Problem details. Below is a listing; reproduce each line of it exactly.

== Given information ==

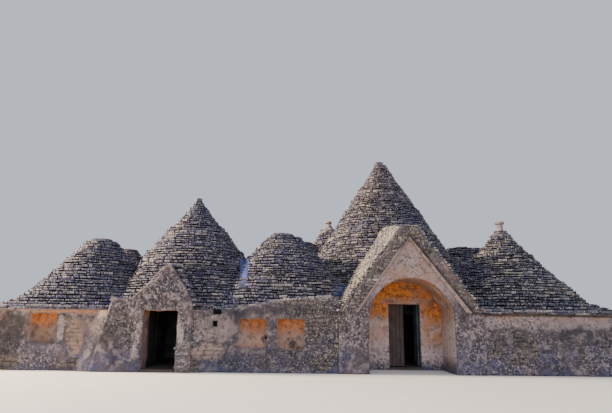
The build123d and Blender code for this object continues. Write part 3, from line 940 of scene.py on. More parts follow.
@dataclass
class ConeRoof:
    """Lays every slab of one cone in level courses, a fringe at its eave and rubble on a broken top.

    gap is half a joint, swell the relief of the courses, sunk the depth of the core behind the slabs, sway
    how far a bed rises and sinks, and deep how far inside another part a slab is left out.
    """

    cone: Cone
    finishes: Finishes
    rng: np.random.Generator
    pile: StonePile = field(default_factory=StonePile)
    seed: int = 41
    gap: float = 0.012
    swell: float = 0.03
    sunk: float = 0.075
    sway: float = 0.07
    deep: float = 0.14
    fringe_width: float = 0.48

    def build(self) -> None:
        """Covers the cone."""
        cone = self.cone
        self.courses()
        self.fringe()
        if cone.rubble_top:
            self.rubble()
        if cone.name == "main":
            self.broken_tip()
        self.pile.build(f"{cone.name}_slabs", self.finishes.slabs, cone.cool)
        self.bed()

    def bed(self) -> None:
        """Shaded core behind the slabs: the CAD cone with its outer face moved in.

        Points of the CAD cone that lie on its outline, just above or just below a band's step, go inwards,
        level and square to the outline, along the slope of the distance; its room's dome stays as it is.
        """
        cone = self.cone
        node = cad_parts[f"{cone.name}_cone"]
        mesh = node.data.copy()
        points = np.empty(len(mesh.vertices) * 3)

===

Written solution.
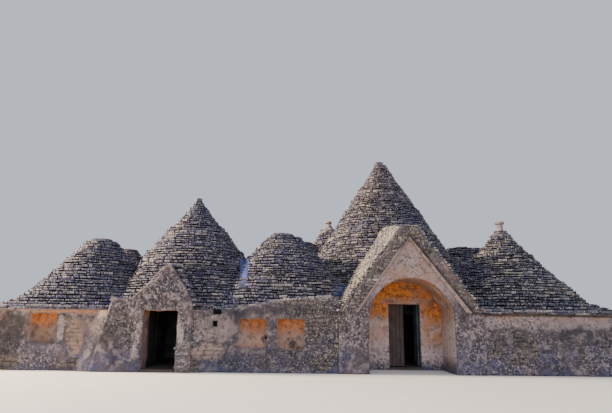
The build123d and Blender code for this object continues. Write part 3, from line 940 of scene.py on. More parts follow.
@dataclass
class ConeRoof:
    """Lays every slab of one cone in level courses, a fringe at its eave and rubble on a broken top.

    gap is half a joint, swell the relief of the courses, sunk the depth of the core behind the slabs, sway
    how far a bed rises and sinks, and deep how far inside another part a slab is left out.
    """

    cone: Cone
    finishes: Finishes
    rng: np.random.Generator
    pile: StonePile = field(default_factory=StonePile)
    seed: int = 41
    gap: float = 0.012
    swell: float = 0.03
    sunk: float = 0.075
    sway: float = 0.07
    deep: float = 0.14
    fringe_width: float = 0.48

    def build(self) -> None:
        """Covers the cone."""
        cone = self.cone
        self.courses()
        self.fringe()
        if cone.rubble_top:
            self.rubble()
        if cone.name == "main":
            self.broken_tip()
        self.pile.build(f"{cone.name}_slabs", self.finishes.slabs, cone.cool)
        self.bed()

    def bed(self) -> None:
        """Shaded core behind the slabs: the CAD cone with its outer face moved in.

        Points of the CAD cone that lie on its outline, just above or just below a band's step, go inwards,
        level and square to the outline, along the slope of the distance; its room's dome stays as it is.
        """
        cone = self.cone
        node = cad_parts[f"{cone.name}_cone"]
        mesh = node.data.copy()
        points = np.empty(len(mesh.vertices) * 3)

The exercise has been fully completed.